Before   MICHAEL J. WALSH, DAVID S. GERSON,

WILLIE T.C. THOMAS

 

 

            The issue is whether the Office of Workers’ Compensation Programs abused its discretion in denying appellant’s request for reconsideration.

            The Board has duly reviewed the case record in the present appeal and finds that the refusal of the Office, in its February 27, 1998 decision, to reopen appellant’s case for further consideration of the merits of his claim did not constitute an abuse of discretion.

            The Board’s jurisdiction to consider and decide appeals from final decisions of the Office extends only to those final decisions issued within one year prior to the filing of the appeal.[1]  As appellant filed his appeal with the Board on March 27, 1998 the only decision properly before the Board is the Office’s February 27, 1998 decision, denying appellant’s request for reconsideration.  The Board has no jurisdiction to consider the Office’s June 2, 1994 wage-earning capacity decision or the September 5 and April 10, 1996 or September 20, 1995 decisions denying modification of the June 2, 1994 decision.[2]

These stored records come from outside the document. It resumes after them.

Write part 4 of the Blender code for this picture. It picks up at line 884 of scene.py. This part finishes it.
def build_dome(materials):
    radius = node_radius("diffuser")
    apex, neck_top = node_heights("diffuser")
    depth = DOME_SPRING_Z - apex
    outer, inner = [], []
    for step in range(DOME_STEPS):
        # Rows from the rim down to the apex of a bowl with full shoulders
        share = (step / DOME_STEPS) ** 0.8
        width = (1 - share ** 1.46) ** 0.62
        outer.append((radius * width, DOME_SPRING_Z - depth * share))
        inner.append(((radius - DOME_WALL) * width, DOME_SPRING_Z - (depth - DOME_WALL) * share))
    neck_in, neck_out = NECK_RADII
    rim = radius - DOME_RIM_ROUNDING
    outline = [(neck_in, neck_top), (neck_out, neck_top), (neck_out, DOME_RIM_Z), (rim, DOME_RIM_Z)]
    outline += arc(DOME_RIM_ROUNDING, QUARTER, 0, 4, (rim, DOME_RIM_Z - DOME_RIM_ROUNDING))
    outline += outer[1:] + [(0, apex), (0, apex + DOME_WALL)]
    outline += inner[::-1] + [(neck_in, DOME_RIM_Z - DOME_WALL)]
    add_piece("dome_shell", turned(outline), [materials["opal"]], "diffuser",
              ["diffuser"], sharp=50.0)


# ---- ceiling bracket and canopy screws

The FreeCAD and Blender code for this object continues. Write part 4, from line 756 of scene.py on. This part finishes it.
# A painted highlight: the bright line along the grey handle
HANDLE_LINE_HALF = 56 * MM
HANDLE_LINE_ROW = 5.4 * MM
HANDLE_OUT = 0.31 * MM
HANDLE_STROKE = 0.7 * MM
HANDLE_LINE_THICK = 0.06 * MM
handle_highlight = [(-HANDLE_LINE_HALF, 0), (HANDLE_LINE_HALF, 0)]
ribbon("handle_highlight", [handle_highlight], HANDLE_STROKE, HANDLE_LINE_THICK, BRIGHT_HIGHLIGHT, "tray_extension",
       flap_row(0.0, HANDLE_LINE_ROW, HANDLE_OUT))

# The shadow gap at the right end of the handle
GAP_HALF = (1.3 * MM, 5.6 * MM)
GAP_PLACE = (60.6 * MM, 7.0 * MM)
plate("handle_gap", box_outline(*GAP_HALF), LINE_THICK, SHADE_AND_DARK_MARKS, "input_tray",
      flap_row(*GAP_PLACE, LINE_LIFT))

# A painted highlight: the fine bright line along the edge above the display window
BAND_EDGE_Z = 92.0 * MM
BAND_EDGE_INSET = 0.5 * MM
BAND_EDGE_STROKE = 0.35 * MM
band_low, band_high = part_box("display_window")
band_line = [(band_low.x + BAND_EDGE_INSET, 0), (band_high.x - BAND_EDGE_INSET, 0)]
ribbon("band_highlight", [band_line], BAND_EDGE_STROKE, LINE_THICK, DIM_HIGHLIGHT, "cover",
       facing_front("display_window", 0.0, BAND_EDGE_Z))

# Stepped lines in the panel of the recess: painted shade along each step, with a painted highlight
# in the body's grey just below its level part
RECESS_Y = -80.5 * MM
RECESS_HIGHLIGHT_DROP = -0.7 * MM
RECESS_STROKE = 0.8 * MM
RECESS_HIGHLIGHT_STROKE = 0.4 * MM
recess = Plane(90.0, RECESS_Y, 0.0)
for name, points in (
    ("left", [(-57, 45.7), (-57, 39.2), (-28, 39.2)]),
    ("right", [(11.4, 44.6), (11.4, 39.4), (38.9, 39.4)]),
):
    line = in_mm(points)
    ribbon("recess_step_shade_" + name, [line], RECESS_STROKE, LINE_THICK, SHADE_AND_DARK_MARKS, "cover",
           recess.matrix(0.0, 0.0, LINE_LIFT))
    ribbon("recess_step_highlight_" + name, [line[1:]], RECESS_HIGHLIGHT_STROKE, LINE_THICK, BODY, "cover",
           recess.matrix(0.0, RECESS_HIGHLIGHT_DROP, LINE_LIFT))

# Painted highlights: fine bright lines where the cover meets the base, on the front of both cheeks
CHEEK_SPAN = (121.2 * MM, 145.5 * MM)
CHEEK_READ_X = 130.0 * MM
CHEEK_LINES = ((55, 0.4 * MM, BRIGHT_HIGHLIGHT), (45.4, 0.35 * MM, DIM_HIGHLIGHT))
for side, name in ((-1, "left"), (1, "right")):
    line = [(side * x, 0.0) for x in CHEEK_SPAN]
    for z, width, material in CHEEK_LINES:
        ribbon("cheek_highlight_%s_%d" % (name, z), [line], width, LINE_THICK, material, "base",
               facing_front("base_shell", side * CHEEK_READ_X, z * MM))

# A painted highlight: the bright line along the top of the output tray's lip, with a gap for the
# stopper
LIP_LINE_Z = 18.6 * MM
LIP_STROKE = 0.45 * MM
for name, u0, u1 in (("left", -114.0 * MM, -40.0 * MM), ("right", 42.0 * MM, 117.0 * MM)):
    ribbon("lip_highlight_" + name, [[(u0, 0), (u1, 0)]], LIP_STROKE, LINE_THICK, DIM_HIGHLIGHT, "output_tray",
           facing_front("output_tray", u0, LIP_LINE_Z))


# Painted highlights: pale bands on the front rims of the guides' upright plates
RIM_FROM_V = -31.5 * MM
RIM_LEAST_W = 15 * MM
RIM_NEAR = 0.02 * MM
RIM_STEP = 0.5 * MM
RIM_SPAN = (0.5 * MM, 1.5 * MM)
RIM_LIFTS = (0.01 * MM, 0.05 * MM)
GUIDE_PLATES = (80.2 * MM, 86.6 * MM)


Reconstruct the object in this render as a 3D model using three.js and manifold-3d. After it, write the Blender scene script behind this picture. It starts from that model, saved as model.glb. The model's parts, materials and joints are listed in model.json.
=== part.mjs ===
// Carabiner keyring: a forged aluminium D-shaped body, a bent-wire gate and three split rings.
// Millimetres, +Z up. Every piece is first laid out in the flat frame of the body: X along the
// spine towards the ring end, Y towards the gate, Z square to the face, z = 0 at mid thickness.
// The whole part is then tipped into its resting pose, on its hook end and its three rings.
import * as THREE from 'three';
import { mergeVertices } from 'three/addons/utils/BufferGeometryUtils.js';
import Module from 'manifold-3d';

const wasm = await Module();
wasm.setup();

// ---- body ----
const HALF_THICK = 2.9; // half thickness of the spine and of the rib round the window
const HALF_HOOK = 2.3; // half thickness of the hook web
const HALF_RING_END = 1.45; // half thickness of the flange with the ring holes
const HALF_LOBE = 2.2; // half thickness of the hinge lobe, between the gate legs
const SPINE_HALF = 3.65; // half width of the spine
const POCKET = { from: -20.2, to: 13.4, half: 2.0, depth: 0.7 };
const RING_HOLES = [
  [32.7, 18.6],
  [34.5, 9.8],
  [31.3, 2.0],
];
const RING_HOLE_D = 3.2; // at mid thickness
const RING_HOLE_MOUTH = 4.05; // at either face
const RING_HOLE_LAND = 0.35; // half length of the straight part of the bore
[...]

            Section 10.138(b)(1) of the Code of Federal Regulations provides that a claimant may obtain review of the merits of the claim by:  (1) showing that the Office erroneously applied or interpreted a point of law; or (2) advancing a point of law or a fact not previously considered by the Office; or (3) submitting relevant and pertinent evidence not previously considered by the Office.[3]  Section 10.138(b)(2) provides that when an application for review of the merits of a claim does not meet at least one of these requirements, the Office will deny the application for review without reviewing the merits of the claim.[4]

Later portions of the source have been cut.